Cargo space behind the back seat totals 32 cubic feet — not particularly generous but still more than twice the trunk space in most sedans. It is limited by styling that dictated a sloping roofline in back.

But the rear seats are split 60-40 and fold to expand the cargo area.

The tailgate itself is rather heavy and might be a challenge to lift for children or small adults.

The rear seatbacks can be folded manually or, using an optional electromechanical switch in the cargo area, drop down with a touch of the button.

Another notable option is Ford’s Vista Roof, which consists of two large glass skylights, the front section of which opens. Both glass sections have opaque, power-operated sunshades.

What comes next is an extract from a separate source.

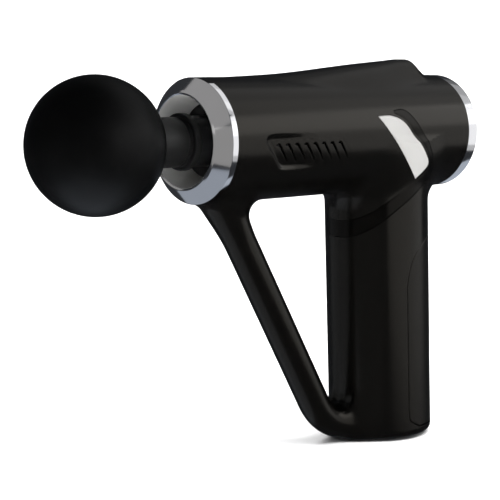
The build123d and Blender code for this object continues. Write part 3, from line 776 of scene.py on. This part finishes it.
def build_rear_ring():
    """Plated ring round the control panel, with a sleeve that runs into the barrel."""
    profile = rounded([
        (154.12, 28.4, 0.25), (160.4, 28.4, 1.1), (160.98, 27.5, 0.6), (160.98, 25.6, 0.5),
        (159.6, 23.3, 0.4), (155.8, 23.3, 0.1), (155.8, 24.6, 0.1), (148, 24.6, 0.1),
        (148, 26.1, 0.1), (154.12, 26.1, 0.1)], 0.2, 6)
    ring = turned("tail_ring", profile, 240)
    shade(ring, angle=28)
    finish_piece(place(ring), "chrome_trim", "housing", "rear_ring")


def arc(x, r, radius, start, end, count):
    """Points of a circle's arc about (x, r), as (along, radius), angles in degrees from -X."""
    out = []
    for k in range(count + 1):
        a = math.radians(start + (end - start) * k / count)
        out.append((x - radius * math.cos(a), r + radius * math.sin(a)))
    return out


def build_head():
    """Soft ball, and the neck and collar that carry it."""
    radius, centre = 30.18, -55.8
    mouth = math.degrees(math.asin(11.6 / radius))
    ball = arc(centre, 0, radius, 0, 180 - mouth, 150)
    ball += [(ball[-1][0] - 1.2, 11.3), (-42.0, 11.25), (-42.0, 15.5), (-60.0, 15.5), (-60.0, 0.0)]
    ball = turned("ball", ball, 256, close=False)
    shade(ball, angle=40)
    finish_piece(place(ball), "foam_ball", "head", "ball_head")
    neck = rounded([
        (-42.0, 0, 0), (-42.0, 11.2, 0.1), (-13.5, 11.2, 0.3), (-12.9, 10.4, 0.2), (-12.1, 10.4, 0.2),
        (-11.6, 11.2, 0.3), (-11.05, 11.2, 0.2), (-11.05, 9.45, 0.1), (-7.0, 9.45, 0.1), (-7.0, 8.5, 0.1),
        (-2.0, 8.5, 0.1), (-2.0, 6.4, 0.1), (0.2, 6.4, 0.1), (0.2, 8.5, 0.1), (6.0, 8.5, 0.1),
        (6.0, 6.4, 0.1), (8.2, 6.4, 0.1), (8.2, 8.5, 0.1), (12.5, 8.5, 0.8), (12.5, 0, 0)], 0.1, 4)
    neck = turned("neck", neck, 160, close=False)
    shade(neck, angle=30)
    finish_piece(place(neck), "black_plastic", "head", "head_stem")
    band = rounded([(-11, 12.8, 0.9), (-7.05, 12.8, 0.9), (-7.05, 9.5, 0.2), (-11, 9.5, 0.2)], 0.2, 6)
    collar = turned("collar", band, 160)
    shade(collar, angle=30)
    finish_piece(place(collar), "black_plastic", "head", "stem_collar")


def build_controls():
    """Button caps with engraved signs. The panel and the lens behind them are the CAD's own."""
    holes = (("power", (0.0, -12.5), 4.5), ("plus", (11.5, -9.5), 3.0), ("minus", (-11.5, -9.5), 3.0))
    for name, (y, z), radius in holes:
        profile = rounded([(154.6, 0, 0), (154.6, 1.6, 0.1), (155.3, 1.6, 0.1), (155.3, radius + 0.9, 0.1),
                           (156.0, radius + 0.9, 0.1), (156.0, radius, 0.1), (160.15, radius, 0.7),
                           (159.85, radius - 1.2, 0.6), (159.75, 0, 0)], 0.1, 5)
        cap = turned(f"{name}_cap", profile, 96, centre=(y, z), close=False)
        for mark in button_marks(name, y, z):
            boolean(cap, mark)
        shade(cap, angle=30)
        finish_piece(place(cap), "button", f"{name}_button", f"{name}_button")


def button_marks(name, y, z):
    """Shallow engraved sign: a bar, a cross, or a broken ring with a bar."""
    low_x, high_x, half, bar = 159.45, 161.0, 1.35, 0.26
    if name == "power":
        outline = [(low_x, 1.9), (high_x, 1.9), (high_x, 1.45), (low_x, 1.45)]
        ring = turned("ring", outline, 64, centre=(y, z))
        boolean(ring, box_object("gap", (159, y - 0.75, z), (162, y + 0.75, z + 3)))
        return [ring, box_object("stroke", (low_x, y - 0.22, z + 0.5), (high_x, y + 0.22, z + 2.2))]
    marks = [box_object("bar", (low_x, y - half, z - bar), (high_x, y + half, z + bar))]
    if name == "plus":
        marks.append(box_object("stem", (low_x, y - bar, z - half), (high_x, y + bar, z + half)))
    return marks


# ------------------------------------------------------------------ studio

AIM = Vector((-0.0054, 0.0, 0.1011))
AZIMUTH, ELEVATION, ROLL = math.radians(-41.81), math.radians(7.56), math.radians(0.19)
DISTANCE, LENS = 0.6877, 106.13


def direction(azimuth, elevation):
    """Unit vector from the object, azimuth 0 towards -Y and 90 towards +X, in degrees."""
    a, e = math.radians(azimuth), math.radians(elevation)
    return Vector((math.sin(a) * math.cos(e), -math.cos(a) * math.cos(e), math.sin(e)))


def build_camera():
    data = bpy.data.cameras.new("camera")
    data.lens, data.sensor_width = LENS, 36.0
    data.clip_start, data.clip_end = 0.05, 50.0
    camera = bpy.data.objects.new("camera", data)
    bpy.context.scene.collection.objects.link(camera)
    back = direction(math.degrees(AZIMUTH), math.degrees(ELEVATION))
    camera.location = AIM + back * DISTANCE
    camera.rotation_mode = "QUATERNION"
    camera.rotation_quaternion = (-back).to_track_quat("-Z", "Y") @ Quaternion((0, 0, 1), ROLL)
    bpy.context.scene.camera = camera


def softbox(name, at, aim, width, height, radiance, colour=(1, 1, 1), only=()):
    """Rectangular area light at a point, turned towards another. only names the pieces it lights."""
    data = bpy.data.lights.new(name, "AREA")
    data.shape, data.size, data.size_y = "RECTANGLE", width, height
    data.energy, data.color = radiance * math.pi * width * height, colour
    light = bpy.data.objects.new(name, data)
    light.location = at
    light.rotation_mode = "QUATERNION"
    light.rotation_quaternion = (Vector(aim) - Vector(at)).to_track_quat("-Z", "Y")
    bpy.context.scene.collection.objects.link(light)
    if only:
        group = bpy.data.collections.new(f"lit_by_{name}")
        for piece in only:
            group.objects.link(bpy.data.objects[piece])
        light.light_linking.receiver_collection = group
    return light


def build_sweep():
    """Pale floor that curves up behind the object."""
    back = direction(math.degrees(AZIMUTH), 0)
    across = Vector((back.y, -back.x, 0))
    bend = [math.radians(a) for a in range(6, 91, 6)]
    profile = [(2.5, 0.0), (-1.6, 0.0)]
    profile += [(-1.6 - 0.8 * math.sin(a), 0.8 - 0.8 * math.cos(a)) for a in bend]
    profile.append((-2.4, 3.0))
    points = [back * u + across * w + Vector((0, 0, v)) for w in (-4.0, 4.0) for u, v in profile]
    n = len(profile)
    sweep = raw_object("sweep", points, [(i, i + 1, i + 1 + n, i + n) for i in range(n - 1)])
    for face in sweep.data.polygons:
        face.use_smooth = True
    sweep.data.materials.append(
        material("pale_sweep", (0.86, 0.86, 0.86), 0.8, mottle=0.01, rough_spread=0.02))
    sweep.visible_glossy = False
    sweep.visible_shadow = False
    return back


def build_studio():
    """Dark room with a stepped roof, a tall side box, low fills, and cards that light single pieces."""
    back = build_sweep()
    middle = Vector((0, 0, 0.15))
    side = direction(32, 0)
    # Boxes in one plane would hide each other from reflections, so each step has a height of its own.
    roof_x, near_y = 1.05, -0.87
    for name, far_y, z, radiance in (("roof_a", 1.30, 1.15, 0.02), ("roof_b", 0.80, 1.16, 0.09),
                                     ("roof_c", 0.35, 1.17, 0.26), ("roof_d", -0.25, 1.18, 0.18)):
        depth = far_y - near_y
        centre_y = far_y - depth / 2
        softbox(name, (roof_x, centre_y, z), (roof_x, centre_y, 0.0), 1.4, depth, radiance)
    for name, lift, away, height, radiance in (("side_low", 0.22, 1.3, 1.36, 0.5),
                                               ("side_high", 0.575, 1.29, 0.75, 0.6)):
        level = middle + Vector((0, 0, lift))
        softbox(name, level + side * away, level, 2.4, height, radiance)

    cool, cold = (0.90, 0.95, 1.0), (0.80, 0.88, 1.0)
    shells = ("left_housing", "right_housing", "rear_insert", "left_band", "right_band")
    softbox("rim", middle + direction(-140, 0) * 1.3, middle, 1.7, 1.2, 0.15, cool, shells)
    softbox("front_fill", middle + direction(-65, -8) * 1.3, middle, 2.2, 1.6, 0.06, only=shells)
    softbox("under_front", middle + direction(-115, -52) * 1.2, middle, 1.5, 1.3, 0.30, cold, shells)
    softbox("under_ball", (-0.2, 0.0, -0.45), (-0.2, 0.0, 0.0), 0.8, 0.8, 0.9, cold, ("ball",))

    warm, pale = (1.0, 0.98, 0.94), (1.0, 0.98, 0.95)
    bright, nose, wedges = ("nose_ring", "tail_ring"), ("nose_ring",), ("left_wedge", "right_wedge")
    softbox("under", (-0.2, 0.2, -0.45), (-0.2, 0.2, 0.0), 0.9, 1.4, 0.35, cold, bright)
    softbox("front_card", middle + direction(-52, -6) * 1.2, middle, 1.3, 1.2, 0.27, warm, bright)
    softbox("front_high", middle + direction(-100, 50) * 1.2, middle, 2.4, 2.0, 0.28, pale, nose)
    softbox("lip_card", middle + side * 1.25, middle, 2.0, 1.3, 0.5, only=bright)
    softbox("lip_high", middle + direction(104, 36) * 1.2, middle, 1.6, 1.4, 0.5, only=nose)
    softbox("lip_low", middle + direction(105, -45) * 1.2, middle, 1.2, 1.0, 0.5, cold, bright)
    softbox("wedge_card", middle + direction(10, 20) * 1.2, middle, 1.2, 1.2, 0.40, only=wedges)

    floor = ("sweep",)
    softbox("floor_top", (0, 0, 2.6), (0, 0, 0), 5.0, 5.0, 2.5, only=floor)
    over, behind = back * 0.6 + Vector((0, 0, 2.2)), back * -2.4 + Vector((0, 0, 0.6))
    softbox("floor_back", over, behind, 3.0, 1.2, 9.0, only=floor)
    world = bpy.data.worlds.new("studio")
    world.use_nodes = True
    world.node_tree.nodes["Background"].inputs["Color"].default_value = (0.030, 0.032, 0.036, 1)
    bpy.context.scene.world = world
    bpy.context.scene.view_settings.view_transform = "Standard"


SHELL_STEP = 0.95
PARTING = 0.05
WEDGE, BAND, INSERT = wedge_outline(), band_outline(), insert_outline()

dress_frame()
build_shells()
build_inlays()
build_vents()
build_bezel()
build_rear_ring()
build_head()
build_controls()
build_camera()
build_studio()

Inside, the front bucket seats — upholstered in leather with contrasting stitching on the test SEL Plus model — are supportive and designed for long-distance comfort.

However, there are no grab handles to assist the front-seat occupants to get in and out, and the Edge also lacks a dead pedal for the driver’s left foot to brace the body during cornering.

Visibility is enhanced by small rear-seat headrests that don’t block rearward vision, although the pillars at the rear corners — called D pillars in the industry — are substantial, so it’s a good idea to get the outside mirrors adjusted to avoid blind spots.

It’s easy to do because the outside mirrors are large and cover a lot of territory. Yet they produce little wind noise. In fact, the Edge is commendably free of most mechanical, road and wind noise in highway cruising.

Ford has always been known for its truck expertise, and it shows in the new Edge. Despite its CUV design, it has a heft to its handling that is almost trucklike. The substantial feel, however, does not affect its capability on curving roads, where it hunkers down and goes where it’s pointed.

At the same time, the suspension system tuning delivers a good compromise between handling and ride, so that the ride is comfortable and controlled over all but the roughest surfaces.

Power comes from a 265-horsepower, 3.5-liter V-6 engine, which provides decent performance and is needed because the tested Edge weighed in at 4,282 pounds.

The power gets to the front wheels or all four wheels through a slick-shifting six-speed automatic transmission.

Unlike some competitors’ transmissions, the Edge’s does not have a manual-shift mode.

Edge prices start at $25,995 for the front-drive SE model. The test vehicle was the top-of-the-line, all-wheel-drive SEL Plus, which started at $31,395. With options, it topped out at $36,770.